Gartner: Storage management software rebounding

After a bleak 2002, sales of software to manage data storage rose 8 percent last year to $5 billion, and growth should continue this year, the research company says.

In the latest sign of a healthier technology spending climate, the market for software to manage data storage is bouncing back, according to researcher Gartner.

Worldwide sales of software for tasks such as data backup and recovery rose 7.9 percent in 2003 to $5 billion, Gartner said Monday. The storage management software market had declined 5.8 percent to $4.6 billion in 2002, the first time it had dropped in revenue, Gartner said.

Gartner analyst Carolyn DiCenzo forecasts another expansion this year. "I'm expecting that the growth will be about the same this year," she said.

EMC ranked first in sales in 2003, with 28.3 percent of the market. The Hopkinton, Mass.-based storage specialist made a strong push to expand its software offerings last year by acquiring companies such as Legato Systems, which makes data backup and recovery applications. EMC also sells data storage hardware.

Veritas Software held second place on Gartner's list, with an 18.7 percent market share. IBM was third with 13 percent market share, followed by Hewlett-Packard with 5.6 percent and Computer Associates with 5.3 percent. Of these top five, only IBM and HP gained market share last year, Gartner said, with HP bumping Computer Associates International out of the fourth spot.

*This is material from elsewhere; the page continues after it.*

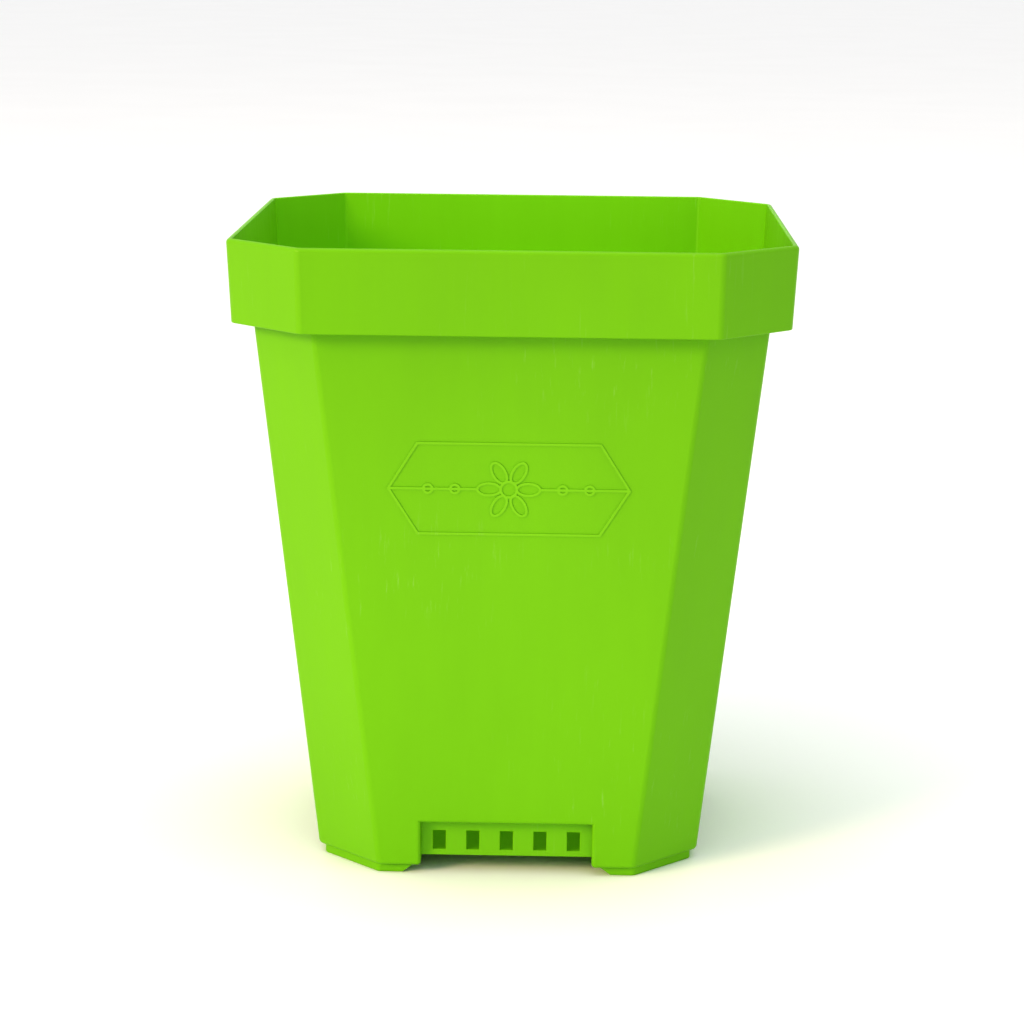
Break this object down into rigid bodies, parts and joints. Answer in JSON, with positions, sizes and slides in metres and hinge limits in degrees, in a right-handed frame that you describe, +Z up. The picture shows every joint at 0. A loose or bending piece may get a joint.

The report comes on the heels of other upbeat news for technology vendors. Researcher IDC recently said spending on information technology worldwide will rise 5 percent this year, up from 2 percent growth last year.

Last month, IDC said storage software revenue rose 8 percent in 2003 to $6.29 billion. The market jumped 18 percent in the fourth quarter of the year, IDC said, thanks partly to efforts by companies to meet data-handling regulations.

Spending on storage software remains lower than spending on storage hardware, according to IDC. But software is becoming more central to organizations, as they seek to squeeze more out of their storage gear and cut administration costs.